Carlos Achetoni, the president of the Federación Agraria Argentina, which represents medium and small producers across the country, said many are already in debt. “A bad harvest leaves many in a situation of bankruptcy, and this could force more producers out of the production circuit if help does not come from the state,” he said.
In Paraguay, according to Bertoni, agriculture accounts for 25% of GDP directly, a percentage that rises to 50% if one considers the activity it generates indirectly through services such as transport or agricultural machinery. “The impact of the drought in Paraguay is brutal, and even more so if we talk about soya, which accounts for 40% of our total exports,” he explained.
In Brazil, last year alone, the drought and the energy crisis it generated caused losses of some US$1.464 billion, according to the National Confederation of Industry (CNI).
The outlook for weather across South America’s agricultural region does not look promising, according to the January–March 2022 quarterly forecast from Argentina’s meteorological service. 
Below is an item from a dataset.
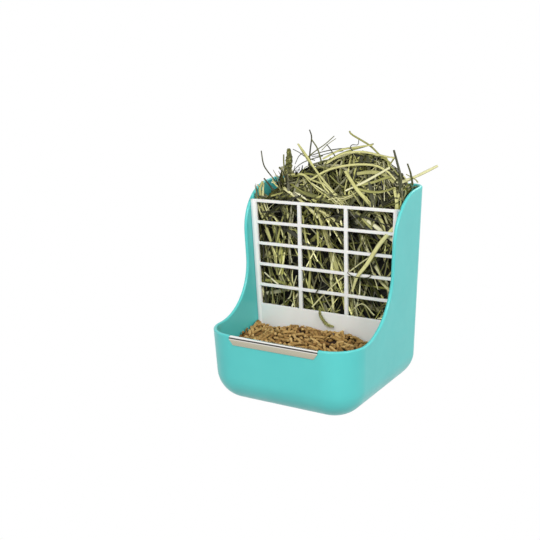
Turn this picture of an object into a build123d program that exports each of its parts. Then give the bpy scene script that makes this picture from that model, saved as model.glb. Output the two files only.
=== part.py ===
from build123d import *
from math import asin, cos, degrees, radians, sin, tan
import os

# A wall-hung hay feeder box: one moulded shell with a low food bowl in front and a tall hay
# chamber behind, a lift-out grille between them, a steel guard on the bowl's lip, and two
# sprung hooks in pockets of the back wall. Millimetres; X to the right, front towards -Y,
# Z up, origin under the middle of the whole object at the level it stands on.

# Moulded shell
BODY_HEIGHT = 175.0        # top of the back wall
BODY_DEPTH = 136.0         # back face to the bowl's front lip
TOP_WIDTH = 150.0          # outside width at the height of the back wall's top
SIDE_DRAFT = 2.3           # degrees each side wall leans out
FRONT_DRAFT = 1.7          # degrees the bowl's front leans out
WALL = 3.0
FRONT_CORNER = 27.5        # outside radius of the two upright front corners
BACK_CORNER = 11.0         # outside radius of the two upright back corners
CORNER_SHRINK = 0.6        # share of the back corner's radius lost round the bottom edge
BOTTOM_ROUND = 24.0        # outside radius round the bottom edge
ROUND_STEPS = 6            # sections through that radius
LIP_HEIGHT = 61.8          # bowl lip above the base
RIM_SETBACK = 75.0         # bowl's front lip to the upright edge of the side walls
SWEEP_RADIUS = 48.2        # hollow sweep of the side rim from the lip up to that edge
CREST_RADIUS = 42.0        # round-over of the side rim towards the back wall
CREST_RISE = 4.5           # degrees the rim still climbs behind the round-over
RIM_ROUND = 1.3            # rounding of the rim's two edges

# Grille between bowl and hay
GRILLE_BACK = 47.4         # back face of the shell to the grille's back face
GRILLE_THICK = 2.6
GRILLE_DROP = 14.6         # top of the back wall down to the grille's top
COLUMNS = 3
ROWS = 5
UPRIGHT_BAR = 3.2
CROSS_BAR = 2.6
STILE_TOP = 4.9            # side strip of the grille beside the top window
STILE_FOOT = 3.7           # the same beside the lowest window
KICK_RISE = 2.2            # solid kick plate above the bowl's lip
BAR_ROUND = 0.45
GRILLE_PLAY = 0.35         # gap between grille and shell
TONGUE = 0.9               # how far the grille reaches into the grooves
GROOVE_SLACK = 0.3         # groove beyond the tongue, and each side of the grille
GROOVE_FOOT = 34.0         # lower end of the grooves above the base
BEVEL_WIDTH = 3.0          # raised outer edge of the side strips
BEVEL_RISE = 1.8

# Steel guard on the lip
GUARD_INSET = 33.5         # its ends from the sides, which keeps it off the rounded corners
GUARD_SHEET = 0.6
GUARD_SKIRT = 6.6          # height of its front and inner skirts
GUARD_NOTCH = 1.2          # notch in the lip under it
GUARD_END_GAP = 0.5        # notch beyond each end
GUARD_CUT_WIDTH = 3.6      # slanted cut at the skirts' lower corners
GUARD_CUT_RISE = 4.6

# Sprung hooks in the back wall
POCKET_SPREAD = 88.0       # between the two pockets' middles
POCKET_WIDTH = 12.4
POCKET_DEPTH = 8.8
POCKET_WALL = 2.2
POCKET_TOP = 26.0          # below the top of the back wall
POCKET_HEIGHT = 76.0
BOSS_ROUND = 2.0           # rounding of the pockets' upright edges inside the shell
PIVOT_DROP = 5.0           # pocket's top to the pivot bar's axis
PIVOT_INSET = 0.2          # middle of the pocket's depth to the bar's axis, inwards
PIVOT_RADIUS = 1.5
COIL_DIAMETER = 7.0        # outside
SPRING_WIRE = 0.9
COIL_PITCH = 1.0
COIL_TURNS = 26
LINK_PLAY = 0.05           # between bar, spring and hook where they hang in each other
HOOK_WIRE = 1.4
EYE_RADIUS = 2.2           # centre line
HOOK_RADIUS = 3.7          # centre line of the open hook
HOOK_SHANK = 8.0
HOOK_SWEEP = 235.0         # degrees of the open hook's bow
LOOP_RISE = 1.7            # middle of a spring's end loop beyond its last turn
LOOP_END = 200.0           # degrees where the end loop stops
BEND_BALL = 0.62           # radius of the bend under a loop, in wire thicknesses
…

“There is an increased likelihood of warmer than usual average temperatures across much of the country. The regions with the highest probabilities in this category are the south of the Litoral, centre-south of [the provinces of] Santa Fe, Córdoba, Buenos Aires and La Pampa,” the report states. It is not good reading for these provinces, which are Argentina’s agricultural heartlands.
A bad harvest leaves many in a situation of bankruptcy, and this could force more producers out of the production circuit if help does not come from the state
As for rainfall, the forecast shows that the Litoral is almost 50% more likely to see below-normal rainfall for this quarter of the year.
These conditions, said meteorological expert Cindy Fernandez, will extend across the whole of southern South America, including the large agricultural production area shared by southern Brazil, Paraguay and northeastern Argentina: “The area shares weather patterns, and is under the influence of La Niña for the second consecutive summer. The projections are not good, at least until the end of the summer.”